Кроме того, важно напомнить, что описываемое этими десятью характеристиками эстетическое сознание — это в какой–то мере идеальная модель сознания, нашедшая наиболее полное воплощение во многих, но отнюдь не массовых феноменах художественной культуры Древней Руси, в пределе — только в памятниках высокопрофессионального искусства.
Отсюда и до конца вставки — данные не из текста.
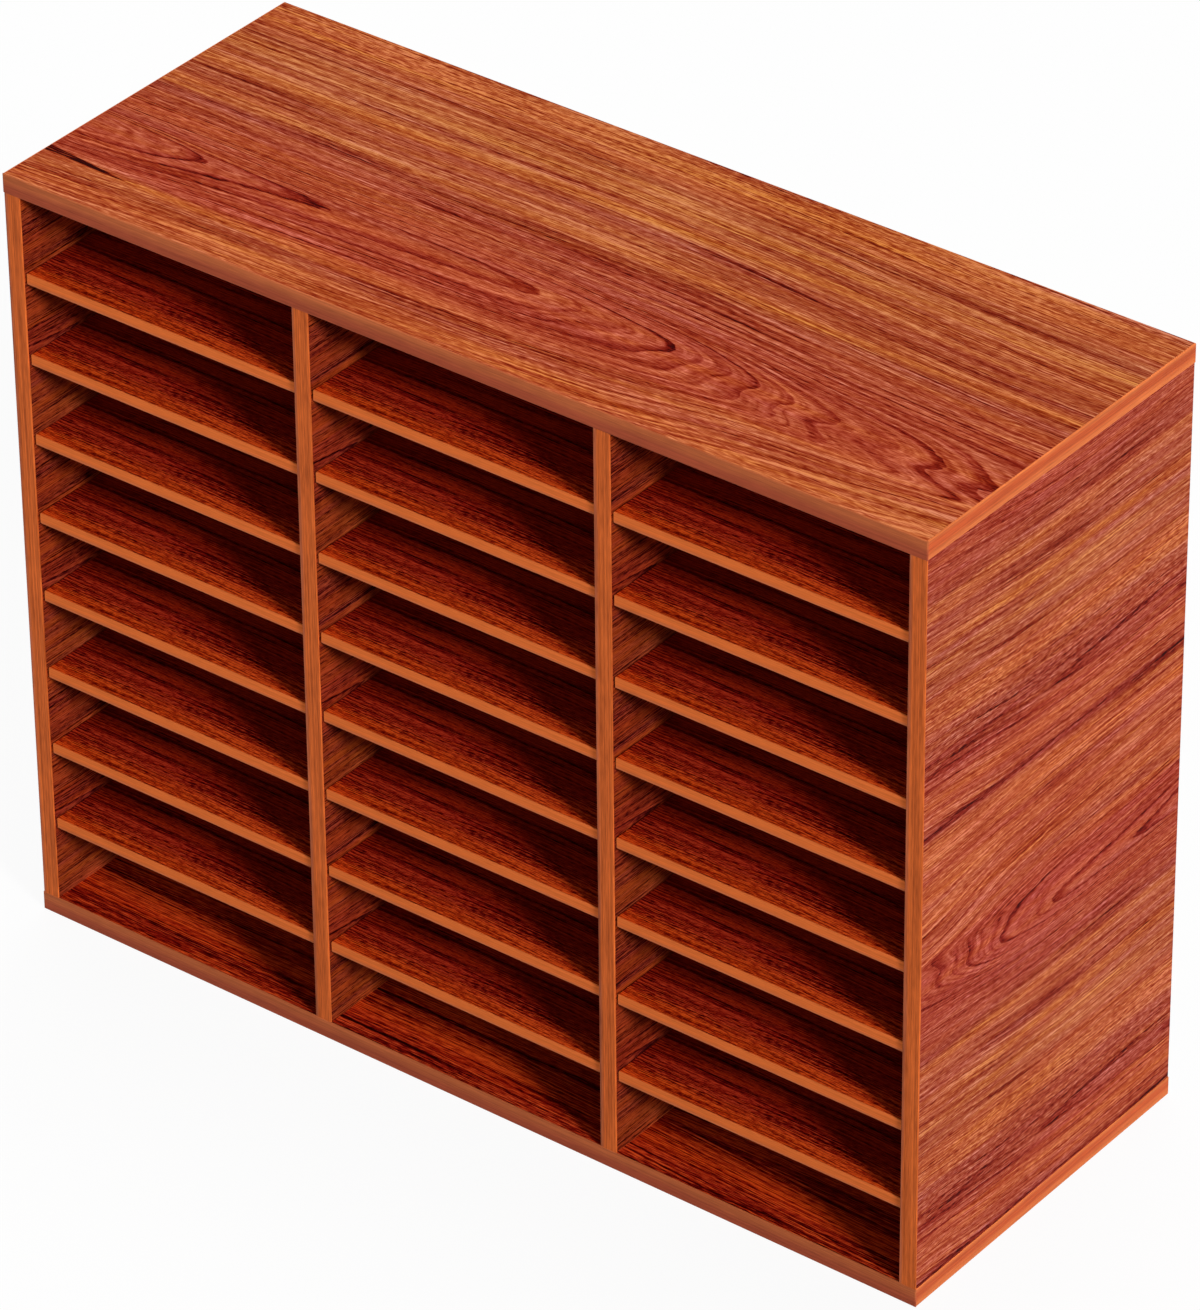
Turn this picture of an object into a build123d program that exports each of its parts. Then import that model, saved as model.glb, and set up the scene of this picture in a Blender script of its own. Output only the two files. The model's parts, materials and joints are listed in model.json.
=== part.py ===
from build123d import *
import os

# A literature organizer with an open front: columns of compartments between
# uprights, with a loose shelf on two runners between each two compartments.
# X runs to the right, Y to the rear and Z up. The origin is on the floor, under
# the middle of the cabinet. All sizes are in millimetres.

# Overall size, over the edge bands
overall_width = 784.0
overall_depth = 305.0
overall_height = 619.0

# Boards. The top and bottom stand past the uprights by the overhang, all round.
panel_thickness = 15.0
upright_thickness = 14.0
shelf_thickness = 8.5
back_thickness = 3.0
panel_overhang = 0.4

# Edge bands, with the flat that is left behind their rounded arrises
band_thickness = 1.0
band_land = 0.3

# Columns, from left to right, and compartments in each
columns = ("left", "middle", "right")
row_count = 9

# Shelves, with the gaps round them and the running gap over their runners
shelf_recess = 2.0
shelf_end_gap = 1.2
shelf_rear_gap = 0.5
shelf_lift = 0.1

# Shelf runners: angle strips with a barbed tongue in a kerf in the upright's face.
# The drop is from the top of the ledge to the middle of the tongue.
runner_reach = 8.0
runner_height = 7.0
runner_ledge = 1.8
runner_leg = 1.6
runner_nose = 0.9
runner_setback = 14.0
runner_rear_gap = 1.0
tongue_drop = 1.6
tongue_thickness = 1.4
barb_reach = 0.3
barb_length = 1.8
tongue_end_gap = 0.5

# Kerfs, with the web that stays between the kerfs of two bays in a divider
kerf_web = 4.0
kerf_play = 0.1
kerf_end_gap = 0.5

# Grooves for the back panels. The web is what stays between two grooves in a divider.
groove_web = 5.0
groove_setback = 8.0
groove_play = 0.2
back_edge_gap = 0.5

# Housings in the top and bottom panels, which take the dividers' ends. They are
# open at the rear and stop short of the front.
housing_depth = 4.0
housing_setback = 12.0
housing_play = 0.1
housing_end_gap = 0.5

# Wooden dowels between the sides and the top and bottom panels
dowel_radius = 3.0
dowel_length = 30.0
dowel_floor = 5.0
dowel_chamfer = 0.8
dowel_setback = 50.0
dowel_end_gap = 1.0
dowel_clearance = 0.05

# Cabinet: faces and clear spaces
carcass_width = overall_width - 2 * panel_overhang
inner_height = overall_height - 2 * panel_thickness
lower_joint = panel_thickness
upper_joint = overall_height - panel_thickness
panel_front = -overall_depth / 2
panel_rear = overall_depth / 2
upright_front = panel_front + panel_overhang
upright_rear = panel_rear - panel_overhang
bay_width = (carcass_width - (len(columns) + 1) * upright_thickness) / len(columns)
bay_pitch = bay_width + upright_thickness
row_pitch = inner_height / row_count
mid_height = Plane.XY.offset(overall_height / 2)
arris_radius = band_thickness - band_land

# Cabinet: middles of the uprights, the outer two of which are the sides, and left
# faces of the bays
upright_middles = [
    -carcass_width / 2 + upright_thickness / 2 + i * bay_pitch for i in range(len(columns) + 1)
]
side_middles = (upright_middles[0], upright_middles[-1])
divider_middles = upright_middles[1:-1]
bay_lefts = [middle + upright_thickness / 2 for middle in upright_middles[:-1]]

# Back panels, which lie against the rear wall of their grooves
groove_depth = (upright_thickness - groove_web) / 2
groove_width = back_thickness + groove_play
groove_rear = upright_rear - groove_setback
groove_middle = groove_rear - groove_width / 2
groove_front = groove_rear - groove_width
back_front = groove_rear - back_thickness

# Shelves
shelf_front = upright_front + shelf_recess
shelf_rear = back_front - shelf_rear_gap
shelf_length = bay_width - 2 * shelf_end_gap
shelf_undersides = [
    lower_joint + row * row_pitch - shelf_thickness / 2 for row in range(1, row_count)
]

# Shelf runners and their kerfs
runner_levels = [underside - shelf_lift for underside in shelf_undersides]
runner_front = upright_front + runner_setback
runner_rear = back_front - runner_rear_gap
runner_length = runner_rear - runner_front
kerf_depth = (upright_thickness - kerf_web) / 2
kerf_width = tongue_thickness + 2 * barb_reach + 2 * kerf_play
kerf_front = runner_front - kerf_end_gap
kerf_length = groove_front - kerf_front
tongue_tip = kerf_depth - tongue_end_gap
tongue_top = -tongue_drop + tongue_thickness / 2
tongue_bottom = -tongue_drop - tongue_thickness / 2
barb_start = tongue_tip - barb_length

# Housings and the dividers' ends in them
housing_front = upright_front + housing_setback
housing_length = panel_rear - housing_front
housing_width = upright_thickness + 2 * housing_play
divider_height = inner_height + 2 * housing_depth
divider_end_front = housing_front + housing_end_gap

# Dowels, on the middle plane of each side
dowel_rows = (upright_front + dowel_setback, upright_rear - dowel_setback)
dowel_places = [(x, y, lower_joint) for x in side_middles for y in dowel_rows]
dowel_grip = panel_thickness - dowel_floor
dowel_bore_radius = dowel_radius + dowel_clearance
dowel_bore_depth = dowel_length - dowel_grip + dowel_end_gap


def write(piece, name):
    """Label one finished piece and write it."""
    piece.label = name
    export_step(piece, f"parts/{name}.step")


def side_plane(side, x, y=0, z=0):
    """A plane that looks to the left (side -1) or to the right (side 1), with its Y up."""
    return Plane(origin=(x, y, z), x_dir=(0, side, 0), z_dir=(side, 0, 0))


def make_band(centre, along, outward, length, width, round_ends=False):
    """An edge band on the board edge at centre, with its outer arrises rounded."""
    with BuildPart() as band:
        with BuildSketch(Plane(origin=centre, x_dir=along, z_dir=outward)):
            Rectangle(length, width)
        extrude(amount=band_thickness)
        arrises = band.faces().sort_by(Axis(centre, outward))[-1].edges()
        if not round_ends:
            arrises = arrises.filter_by(Axis(centre, along))
        fillet(arrises, radius=arris_radius)
    return band


def make_upright(middle, open_sides):
    """One upright: -1 and 1 in open_sides are its left and right faces onto a bay."""
    is_divider = len(open_sides) == 2
    board_front = upright_front + band_thickness
    with BuildPart() as board:
        with BuildSketch(Plane.YZ.offset(middle)):
            with Locations(((board_front + upright_rear) / 2, overall_height / 2)):
                Rectangle(upright_rear - board_front, inner_height)
            if is_divider:
                with Locations(((divider_end_front + upright_rear) / 2, overall_height / 2)):
                    Rectangle(upright_rear - divider_end_front, divider_height)
        extrude(amount=upright_thickness / 2, both=True)

        for side in open_sides:
            face = side_plane(side, middle + side * upright_thickness / 2)
            with BuildSketch(face):
                with Locations((side * groove_middle, overall_height / 2)):
                    Rectangle(groove_width, overall_height)
            extrude(amount=-groove_depth, mode=Mode.SUBTRACT)
            with BuildSketch(face):
                kerf_middle = kerf_front + kerf_length / 2
                with Locations(
                    *[(side * kerf_middle, level - tongue_drop) for level in runner_levels]
                ):
                    Rectangle(kerf_length, kerf_width)
            extrude(amount=-kerf_depth, mode=Mode.SUBTRACT)

        if not is_divider:
            for joint, facing in ((lower_joint, -1), (upper_joint, 1)):
                end_face = Plane(origin=(middle, 0, joint), x_dir=(1, 0, 0), z_dir=(0, 0, facing))
                with Locations(end_face):
                    with Locations(*[(0, facing * y) for y in dowel_rows]):
                        Hole(dowel_bore_radius, depth=dowel_bore_depth)
    return board


def make_shelf(bay_left, underside):
    """One shelf: a board and the band on its front edge, side by side as two solids."""
    middle = bay_left + bay_width / 2
    board_depth = shelf_rear - shelf_front - band_thickness
    with BuildPart() as board:
        with BuildSketch(Plane.XY.offset(underside)):
            with Locations((middle, shelf_rear - board_depth / 2)):
                Rectangle(shelf_length, board_depth)
        extrude(amount=shelf_thickness)
    band = make_band(
        centre=(middle, shelf_front + band_thickness, underside + shelf_thickness / 2),
        along=(1, 0, 0),
        outward=(0, -1, 0),
        length=shelf_length,
        width=shelf_thickness,
    )
    return Compound(children=[board.part, band.part])


def make_back_panel(bay_left):
    """One back panel, standing on the floor of the bottom panel's groove."""
    width = bay_width + 2 * (groove_depth - back_edge_gap)
    height = inner_height + 2 * groove_depth - back_edge_gap
    with BuildPart() as sheet:
        with BuildSketch(Plane.XY.offset(lower_joint - groove_depth)):
            with Locations((bay_left + bay_width / 2, groove_rear - back_thickness / 2)):
                Rectangle(width, back_thickness)
        extrude(amount=height)
    return sheet


os.makedirs("parts", exist_ok=True)

# Bottom panel: a board with one groove for the back panels, a housing for each
# divider, and bores for the dowels of the sides
panel_length = overall_width - 2 * band_thickness
panel_depth = overall_depth - band_thickness
with BuildPart() as bottom_panel:
    with BuildSketch():
        with Locations((0, panel_rear - panel_depth / 2)):
            Rectangle(panel_length, panel_depth)
    extrude(amount=panel_thickness)
    with BuildSketch(Plane.XY.offset(lower_joint)):
        with Locations((0, groove_middle)):
            Rectangle(panel_length, groove_width)
    extrude(amount=-groove_depth, mode=Mode.SUBTRACT)
    with BuildSketch(Plane.XY.offset(lower_joint)):
        with Locations(*[(x, housing_front + housing_length / 2) for x in divider_middles]):
            Rectangle(housing_width, housing_length)
    extrude(amount=-housing_depth, mode=Mode.SUBTRACT)
    with Locations(*dowel_places):
        Hole(dowel_bore_radius, depth=dowel_grip)
bottom_panel.part.label = "bottom_panel"
export_step(bottom_panel.part, "parts/bottom_panel.step")

# Top panel: the same board turned over
with BuildPart() as top_panel:
    mirror(bottom_panel.part, about=mid_height)
top_panel.part.label = "top_panel"
export_step(top_panel.part, "parts/top_panel.step")

# Edge bands of both panels: the front band covers the ends of the end bands
for panel, level in (("bottom", panel_thickness / 2), ("top", overall_height - panel_thickness / 2)):
    panel_front_band = make_band(
        centre=(0, panel_front + band_thickness, level),
        along=(1, 0, 0),
        outward=(0, -1, 0),
        length=overall_width,
        width=panel_thickness,
        round_ends=True,
    )
    write(panel_front_band.part, f"{panel}_front_band")
    for end, side in (("left", -1), ("right", 1)):
        panel_end_band = make_band(
            centre=(side * panel_length / 2, panel_rear - panel_depth / 2, level),
            along=(0, 1, 0),
            outward=(side, 0, 0),
            length=panel_depth,
            width=panel_thickness,
        )
        write(panel_end_band.part, f"{panel}_{end}_band")

# Uprights, from left to right, with their faces onto a bay
uprights = (
    ("left_side", (1,)),
    ("left_divider", (-1, 1)),
    ("right_divider", (-1, 1)),
    ("right_side", (-1,)),
)
for (upright, open_sides), middle in zip(uprights, upright_middles):
    board = make_upright(middle, open_sides)
    write(board.part, upright)
    upright_band = make_band(
        centre=(middle, upright_front + band_thickness, overall_height / 2),
        along=(0, 0, 1),
        outward=(0, -1, 0),
        length=inner_height,
        width=upright_thickness,
    )
    write(upright_band.part, f"{upright}_band")

# Shelf runner, for an upright on its left: the upright's face is at X = 0, and the
# top of the ledge at Z = 0
with BuildPart() as runner:
    with BuildSketch(Plane.XZ):
        with BuildLine():
            Polyline(
                (0, 0),
                (runner_reach, 0),
                (runner_reach, -runner_nose),
                (runner_leg, -runner_ledge),
                (runner_leg, -runner_height),
                (0, -runner_height),
                (0, tongue_bottom),
                (-barb_start, tongue_bottom),
                (-barb_start, tongue_bottom - barb_reach),
                (-tongue_tip, -tongue_drop),
                (-barb_start, tongue_top + barb_reach),
                (-barb_start, tongue_top),
                (0, tongue_top),
                close=True,
            )
        make_face()
    extrude(amount=runner_length / 2, both=True)

# Back panel, shelves and shelf runners of each column. A runner is turned half
# round for the upright on the right.
for column, bay_left in zip(columns, bay_lefts):
    back_panel = make_back_panel(bay_left)
    write(back_panel.part, f"{column}_back_panel")
    for number, underside in enumerate(shelf_undersides, start=1):
        write(make_shelf(bay_left, underside), f"{column}_shelf_{number}")

    runner_middle = runner_front + runner_length / 2
    with BuildPart() as column_runners:
        with Locations(
            *[
                Plane(origin=(x, runner_middle, level), x_dir=(side, 0, 0), z_dir=(0, 0, 1))
                for x, side in ((bay_left, 1), (bay_left + bay_width, -1))
                for level in runner_levels
            ]
        ):
            add(runner.part)
    write(column_runners.part, f"{column}_shelf_runners")

# Dowel, with chamfered ends
with BuildPart() as dowel:
    with Locations((0, 0, -dowel_grip)):
        Cylinder(
            dowel_radius,
            dowel_length,
            align=(Align.CENTER, Align.CENTER, Align.MIN),
        )
    chamfer(dowel.edges().filter_by(GeomType.CIRCLE), length=dowel_chamfer)

# Dowels of the lower joints, which are mirrored for the upper joints
with BuildPart() as bottom_dowels:
    with Locations(*dowel_places):
        add(dowel.part)
write(bottom_dowels.part, "bottom_dowels")
with BuildPart() as top_dowels:
    mirror(bottom_dowels.part, about=mid_height)
write(top_dowels.part, "top_dowels")
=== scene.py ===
"""Looks of an open-fronted literature organizer in printed wood-grain board.

The boards, bands, shelves and fittings come with the frame. This file gives each of
them its finish, and adds the floor, the lamps and the camera.
"""

import json
import math
from collections import namedtuple

import bpy
from mathutils import Matrix, Vector

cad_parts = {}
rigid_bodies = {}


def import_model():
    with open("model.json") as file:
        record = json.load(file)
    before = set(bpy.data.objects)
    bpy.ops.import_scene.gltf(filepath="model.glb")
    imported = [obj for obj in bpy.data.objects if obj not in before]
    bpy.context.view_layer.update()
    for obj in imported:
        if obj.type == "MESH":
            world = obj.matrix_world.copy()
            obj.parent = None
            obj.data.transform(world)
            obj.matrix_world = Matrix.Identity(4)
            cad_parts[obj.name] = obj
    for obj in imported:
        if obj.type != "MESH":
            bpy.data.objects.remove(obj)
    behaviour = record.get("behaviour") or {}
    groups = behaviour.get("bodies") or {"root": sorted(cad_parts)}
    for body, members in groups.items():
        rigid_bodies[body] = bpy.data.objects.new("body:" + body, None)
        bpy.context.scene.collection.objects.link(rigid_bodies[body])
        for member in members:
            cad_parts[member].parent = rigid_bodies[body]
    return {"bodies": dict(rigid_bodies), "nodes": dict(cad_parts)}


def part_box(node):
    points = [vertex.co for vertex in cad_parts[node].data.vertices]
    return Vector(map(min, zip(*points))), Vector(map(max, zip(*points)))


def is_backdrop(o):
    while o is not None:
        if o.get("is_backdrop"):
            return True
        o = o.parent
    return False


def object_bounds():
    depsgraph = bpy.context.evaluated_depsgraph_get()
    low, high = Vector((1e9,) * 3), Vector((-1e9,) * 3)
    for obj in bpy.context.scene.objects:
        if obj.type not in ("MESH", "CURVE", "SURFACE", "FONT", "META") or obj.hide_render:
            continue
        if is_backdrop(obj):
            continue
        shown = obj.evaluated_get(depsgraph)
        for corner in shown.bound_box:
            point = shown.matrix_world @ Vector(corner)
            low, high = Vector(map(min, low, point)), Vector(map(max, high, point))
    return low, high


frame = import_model()

bl_info = {
    "name": "Literature Organizer Finish",
    "version": (1, 0, 0),
    "blender": (4, 5, 0),
    "location": "3D View > Sidebar > Organizer",
    "description": "Finishes the boards, edge bands and fittings of a literature organizer",
    "category": "Object",
}

# Lengths inside the materials are in millimetres
MM_PER_METRE = 1000.0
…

Если же брать более широкий и менее высокий пласт художественной культуры, то здесь описанное эстетическое сознание предстает существенно откорректированным под влиянием местных глубинных язычески–фольклорных слоев культуры, следы которых ощутимы практически во всех феноменах древнерусского церковного искусства.
Все перечисленные характеристики, в основе своей восходящие к византийской культуре, приобрели на Руси большую пластическую осязательность, конкретную наполненность, нередко даже примитивный буквализм, тяжеловатость и приземленность. В результате возникла самобытная система художественно–эстетического освоения мира, своеобразное эстетическое сознание, которому одновременно были присущи и высочайшие полеты духа, и неусыпная забота о «красоте сапожной», утонченная духовность на основе строгой аскезы и тенденция к оправданию разгульных языческих игрищ и пиршеств в дни церковных праздников; сознательное принятие и обоснование символизма в искусстве и восхищение иллюзионистски–натуралистическими изображениями; осознание чуда, алогичности, антиномичности, абсурдности в качестве основ жизни и мышления и одновременно неудержимое стремление к отысканию элементарных логических и причинно–следственных связей и закономерностей.
Именно эта принципиальная противоречивость, неоднозначность, многомерность и многоаспектность древнерусского эстетического сознания, его открытость к внешним влияниям и глубинный традиционализм, теснейшая связь с древними отечественными архетипами и умение глубоко почувствовать и принять как свое собственное многовековое наследие других цивилизаций — всё это и открыло пути к возникновению богатейшей художественно–эстетической культуры Древней Руси, ставшей мощным накопителем духовной энергии, до сих пор питающей русскую культуру.